I thought the Iowa Supreme Court’s (unanimous) gay-marriage decision did a good job of explaining the constitutional analysis in understandable terms. Read especially:
• the discussion of the separation of powers starting at page 12, recapping the crucial role that courts play in protecting individual rights by moderating the raw power of majority rule;
• the summary of the standard way of analyzing constitutional equal-protection questions, starting at page 19. The opinion explains that normally the courts use a deferential ‘rational basis’ test to judge the constitutionally of legislative classifications, but that sometimes ‘strict scrutiny’ and ‘heightened’ or ‘intermediate’ scrutiny are applied in certain important cases to protect individual rights;
• the court’s application of those analytical principles to the Iowa ban on same-sex marriages, starting at page 31 and picking up steam at page 37;
• the court’s sober rejection, as insufficiently supported by evidence, of the usual proffered policy justifications for banning same-sex marriage, starting at page 51 — at pages 52-54, the court points out that the preservation of tradition for its own sake is not enough; “we must determine whether the reasons underlying that tradition are sufficient to satisfy constitutional requirements.” (Emphasis by the court, citations and internal quotation marks omitted.)
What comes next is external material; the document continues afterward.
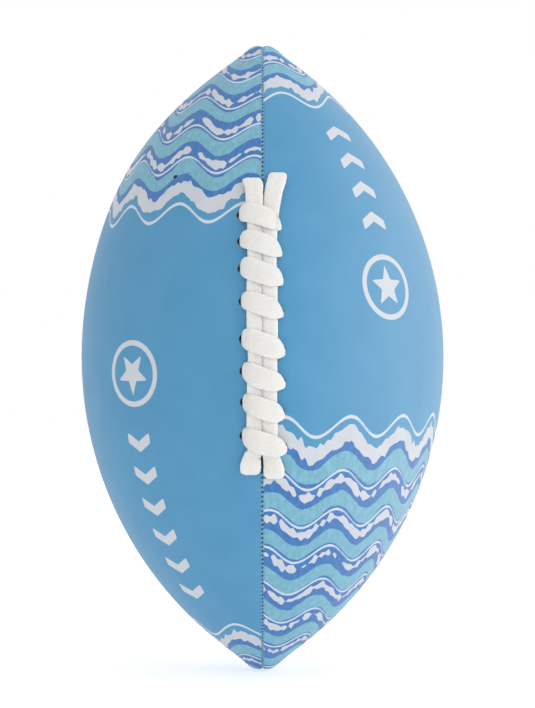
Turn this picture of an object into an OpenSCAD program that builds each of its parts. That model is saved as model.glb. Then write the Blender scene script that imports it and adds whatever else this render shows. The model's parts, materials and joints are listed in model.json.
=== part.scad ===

• Because the U.S. and Iowa constitutions guarantee freedom of religion for all and prohibit state endorsement or enforcement of any particular religious beliefs per se, ”civil marriage must be judged under our constitutional standards of equal protection and not under religious doctrines or the religious views of individuals.” Page 66 (emphasis mine).
See Varnum v. Brien, No. 07-1499 (Iowa Apr. 3, 2009).
you must be joking. the will of the people overwhelmingly decided to keep marriage as being defined as one man and one woman. it is not the judges role to make laws. i am very sick of the liberal judges thinking that they can overrule what the people want. this is a major problem in our country today!
Posted by: patrick land | April 04, 2009 at 01:37 PM
@Patrick, the Iowa judges weren't overruling the will of the people, they were enforcing it, as previously expressed in the Iowa constitution's equal-protection clause.
Posted by: D. C. Toedt | April 04, 2009 at 02:05 PM
One aspect of what made this country great, as well as unique, is that we are not a democracy, subject solely to 'the will of the people'. We are a representative republic, and as DC directed in his presentation, we should read the court's discourse on the value of protecting individual rights from majority rule.
Posted by: Dave Kelsen | April 07, 2009 at 10:22 AM
Whats wrong with gay mariage? How will it harm us? What sickens me is how people can accuse and deny a group of people hapiness. Mariage doesn't have to be between a man and a woman, and I see no reason why it should be restrcited as such. There are two reasons why Gay Mariage arn't accepted, 1. Tradition, which is crap because "traditionally" only white land owning males could vote, and "traditionally" the jews were prosocuted by the church. Now the church is prosocuting the gays and it is just as bad. The second argument is religion which is also crap because of the seperation between church and state. What the bible says is irrelivent in a secular government. Please keep your blatent hatred and discrimination to yourself. For all you know you might be the next group of people to be discriminated.
Posted by: William Dawson | April 08, 2009 at 05:36 PM
William Dawson, it would help if you clarified to whom you're addressing your screed.